Begin with the line that contains "for item in" and end with the line that contains "before = set(bpy.data.objects)": copy that span of lines exactly, and nothing outside it.

------

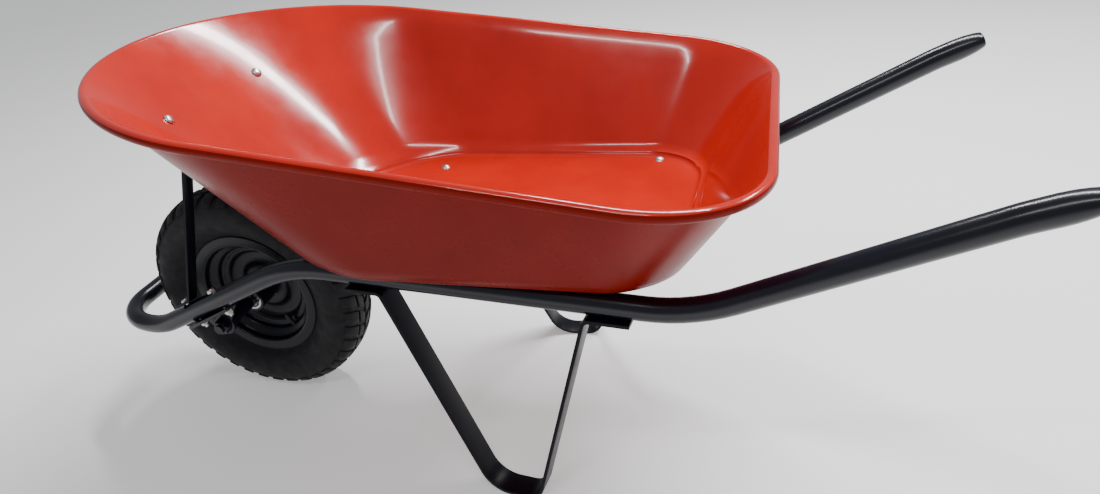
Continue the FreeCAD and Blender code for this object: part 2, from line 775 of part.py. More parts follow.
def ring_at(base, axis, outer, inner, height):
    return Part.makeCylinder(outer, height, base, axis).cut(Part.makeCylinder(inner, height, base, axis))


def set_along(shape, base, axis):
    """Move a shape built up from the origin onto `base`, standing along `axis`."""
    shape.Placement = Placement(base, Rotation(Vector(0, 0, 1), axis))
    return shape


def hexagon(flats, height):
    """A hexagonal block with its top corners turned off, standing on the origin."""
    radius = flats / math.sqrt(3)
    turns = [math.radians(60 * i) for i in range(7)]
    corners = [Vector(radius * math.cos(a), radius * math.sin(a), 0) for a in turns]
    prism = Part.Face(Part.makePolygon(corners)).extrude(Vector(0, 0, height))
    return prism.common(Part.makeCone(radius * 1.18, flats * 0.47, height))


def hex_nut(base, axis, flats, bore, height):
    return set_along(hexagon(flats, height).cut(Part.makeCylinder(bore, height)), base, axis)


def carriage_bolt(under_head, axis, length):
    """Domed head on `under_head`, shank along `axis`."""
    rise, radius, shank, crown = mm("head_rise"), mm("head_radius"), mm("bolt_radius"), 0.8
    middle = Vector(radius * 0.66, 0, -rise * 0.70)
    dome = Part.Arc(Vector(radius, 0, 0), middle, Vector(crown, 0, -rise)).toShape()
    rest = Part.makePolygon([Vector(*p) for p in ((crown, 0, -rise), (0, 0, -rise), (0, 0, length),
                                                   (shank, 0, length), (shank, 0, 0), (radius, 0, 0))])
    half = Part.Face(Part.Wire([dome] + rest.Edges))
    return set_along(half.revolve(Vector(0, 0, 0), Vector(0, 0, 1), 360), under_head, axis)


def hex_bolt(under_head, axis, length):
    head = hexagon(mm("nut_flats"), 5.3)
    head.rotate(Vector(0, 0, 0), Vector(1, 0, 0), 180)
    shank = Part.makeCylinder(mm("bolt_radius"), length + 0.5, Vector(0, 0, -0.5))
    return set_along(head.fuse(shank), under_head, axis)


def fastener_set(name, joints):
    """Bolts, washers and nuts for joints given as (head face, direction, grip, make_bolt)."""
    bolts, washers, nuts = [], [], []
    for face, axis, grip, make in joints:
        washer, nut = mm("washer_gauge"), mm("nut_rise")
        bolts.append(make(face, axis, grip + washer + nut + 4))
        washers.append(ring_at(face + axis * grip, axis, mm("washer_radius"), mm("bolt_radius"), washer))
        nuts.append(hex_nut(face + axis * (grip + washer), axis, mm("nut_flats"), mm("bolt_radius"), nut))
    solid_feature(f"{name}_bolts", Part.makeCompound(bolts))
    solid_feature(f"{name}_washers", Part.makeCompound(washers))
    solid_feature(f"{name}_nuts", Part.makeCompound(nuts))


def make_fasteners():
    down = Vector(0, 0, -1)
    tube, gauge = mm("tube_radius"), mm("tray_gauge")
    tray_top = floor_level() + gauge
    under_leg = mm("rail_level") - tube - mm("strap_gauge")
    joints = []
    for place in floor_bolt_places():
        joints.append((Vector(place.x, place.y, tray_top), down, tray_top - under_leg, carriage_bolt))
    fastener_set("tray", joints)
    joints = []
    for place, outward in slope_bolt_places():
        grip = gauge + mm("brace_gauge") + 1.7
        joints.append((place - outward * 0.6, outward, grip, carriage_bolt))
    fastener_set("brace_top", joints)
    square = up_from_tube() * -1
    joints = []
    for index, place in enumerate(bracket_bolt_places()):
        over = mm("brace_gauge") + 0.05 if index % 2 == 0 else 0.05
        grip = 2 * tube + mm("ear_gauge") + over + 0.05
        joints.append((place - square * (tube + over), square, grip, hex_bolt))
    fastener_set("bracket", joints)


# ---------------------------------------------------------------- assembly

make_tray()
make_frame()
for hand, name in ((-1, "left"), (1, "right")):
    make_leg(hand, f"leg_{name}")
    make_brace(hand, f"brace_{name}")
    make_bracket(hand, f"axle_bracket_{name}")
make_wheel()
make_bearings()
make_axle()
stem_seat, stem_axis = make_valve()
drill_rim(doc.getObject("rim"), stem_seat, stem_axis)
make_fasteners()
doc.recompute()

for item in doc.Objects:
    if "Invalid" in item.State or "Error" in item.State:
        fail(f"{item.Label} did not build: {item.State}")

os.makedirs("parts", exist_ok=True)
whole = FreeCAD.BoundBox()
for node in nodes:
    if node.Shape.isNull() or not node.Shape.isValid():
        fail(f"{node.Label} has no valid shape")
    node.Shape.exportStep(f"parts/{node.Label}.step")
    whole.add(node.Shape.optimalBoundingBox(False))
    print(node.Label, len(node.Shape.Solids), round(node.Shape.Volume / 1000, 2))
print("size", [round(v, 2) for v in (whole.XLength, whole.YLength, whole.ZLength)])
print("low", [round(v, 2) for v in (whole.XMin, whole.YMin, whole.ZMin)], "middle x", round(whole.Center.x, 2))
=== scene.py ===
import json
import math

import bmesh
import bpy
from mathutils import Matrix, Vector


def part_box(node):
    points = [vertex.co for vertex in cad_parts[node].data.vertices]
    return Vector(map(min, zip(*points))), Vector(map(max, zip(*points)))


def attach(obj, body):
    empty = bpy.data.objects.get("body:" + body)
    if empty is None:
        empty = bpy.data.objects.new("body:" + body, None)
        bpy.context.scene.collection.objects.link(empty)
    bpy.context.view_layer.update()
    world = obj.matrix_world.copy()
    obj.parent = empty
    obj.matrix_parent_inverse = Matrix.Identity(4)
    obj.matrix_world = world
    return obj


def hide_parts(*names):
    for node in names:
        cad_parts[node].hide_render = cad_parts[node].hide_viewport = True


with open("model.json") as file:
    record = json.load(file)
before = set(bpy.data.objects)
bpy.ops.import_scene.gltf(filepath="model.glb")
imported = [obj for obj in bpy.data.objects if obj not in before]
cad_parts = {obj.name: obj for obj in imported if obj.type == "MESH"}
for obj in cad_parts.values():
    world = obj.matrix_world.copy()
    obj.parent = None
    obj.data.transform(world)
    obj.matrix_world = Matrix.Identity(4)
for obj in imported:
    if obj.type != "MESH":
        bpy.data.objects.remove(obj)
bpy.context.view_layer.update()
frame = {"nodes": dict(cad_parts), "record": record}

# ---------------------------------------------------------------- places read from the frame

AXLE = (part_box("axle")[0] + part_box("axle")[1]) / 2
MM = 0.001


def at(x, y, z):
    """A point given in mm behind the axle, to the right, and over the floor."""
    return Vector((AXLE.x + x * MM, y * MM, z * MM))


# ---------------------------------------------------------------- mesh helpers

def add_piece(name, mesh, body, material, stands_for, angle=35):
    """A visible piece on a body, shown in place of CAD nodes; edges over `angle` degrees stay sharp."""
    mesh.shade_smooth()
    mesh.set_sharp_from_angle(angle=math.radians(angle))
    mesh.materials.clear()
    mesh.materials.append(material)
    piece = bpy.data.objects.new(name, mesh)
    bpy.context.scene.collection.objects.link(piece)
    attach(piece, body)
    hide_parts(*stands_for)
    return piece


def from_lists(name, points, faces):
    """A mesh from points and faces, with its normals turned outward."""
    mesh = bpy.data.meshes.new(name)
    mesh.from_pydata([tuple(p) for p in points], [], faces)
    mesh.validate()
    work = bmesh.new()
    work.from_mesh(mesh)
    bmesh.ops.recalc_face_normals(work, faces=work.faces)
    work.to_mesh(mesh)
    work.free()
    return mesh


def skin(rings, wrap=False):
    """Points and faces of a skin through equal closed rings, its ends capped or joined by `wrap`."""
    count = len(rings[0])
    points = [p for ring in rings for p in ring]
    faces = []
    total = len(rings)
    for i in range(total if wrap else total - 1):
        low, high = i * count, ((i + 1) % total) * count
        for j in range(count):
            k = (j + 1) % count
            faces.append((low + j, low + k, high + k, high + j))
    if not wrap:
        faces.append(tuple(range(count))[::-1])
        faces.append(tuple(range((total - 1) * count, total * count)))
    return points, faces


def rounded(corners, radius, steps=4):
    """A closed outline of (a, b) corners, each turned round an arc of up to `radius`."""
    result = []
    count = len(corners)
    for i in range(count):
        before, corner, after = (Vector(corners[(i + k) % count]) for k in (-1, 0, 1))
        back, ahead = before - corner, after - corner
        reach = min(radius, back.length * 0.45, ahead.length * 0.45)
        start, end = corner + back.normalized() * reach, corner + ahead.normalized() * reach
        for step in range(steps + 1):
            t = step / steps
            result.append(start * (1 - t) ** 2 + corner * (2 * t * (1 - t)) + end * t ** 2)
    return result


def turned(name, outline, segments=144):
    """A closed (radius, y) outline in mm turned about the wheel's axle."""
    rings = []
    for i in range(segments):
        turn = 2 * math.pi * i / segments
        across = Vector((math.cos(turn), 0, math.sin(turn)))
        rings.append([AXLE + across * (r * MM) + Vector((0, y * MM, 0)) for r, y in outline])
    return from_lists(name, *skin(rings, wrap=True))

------

**Task response**:
for item in doc.Objects:
    if "Invalid" in item.State or "Error" in item.State:
        fail(f"{item.Label} did not build: {item.State}")

os.makedirs("parts", exist_ok=True)
whole = FreeCAD.BoundBox()
for node in nodes:
    if node.Shape.isNull() or not node.Shape.isValid():
        fail(f"{node.Label} has no valid shape")
    node.Shape.exportStep(f"parts/{node.Label}.step")
    whole.add(node.Shape.optimalBoundingBox(False))
    print(node.Label, len(node.Shape.Solids), round(node.Shape.Volume / 1000, 2))
print("size", [round(v, 2) for v in (whole.XLength, whole.YLength, whole.ZLength)])
print("low", [round(v, 2) for v in (whole.XMin, whole.YMin, whole.ZMin)], "middle x", round(whole.Center.x, 2))
=== scene.py ===
import json
import math

import bmesh
import bpy
from mathutils import Matrix, Vector


def part_box(node):
    points = [vertex.co for vertex in cad_parts[node].data.vertices]
    return Vector(map(min, zip(*points))), Vector(map(max, zip(*points)))


def attach(obj, body):
    empty = bpy.data.objects.get("body:" + body)
    if empty is None:
        empty = bpy.data.objects.new("body:" + body, None)
        bpy.context.scene.collection.objects.link(empty)
    bpy.context.view_layer.update()
    world = obj.matrix_world.copy()
    obj.parent = empty
    obj.matrix_parent_inverse = Matrix.Identity(4)
    obj.matrix_world = world
    return obj


def hide_parts(*names):
    for node in names:
        cad_parts[node].hide_render = cad_parts[node].hide_viewport = True


with open("model.json") as file:
    record = json.load(file)
before = set(bpy.data.objects)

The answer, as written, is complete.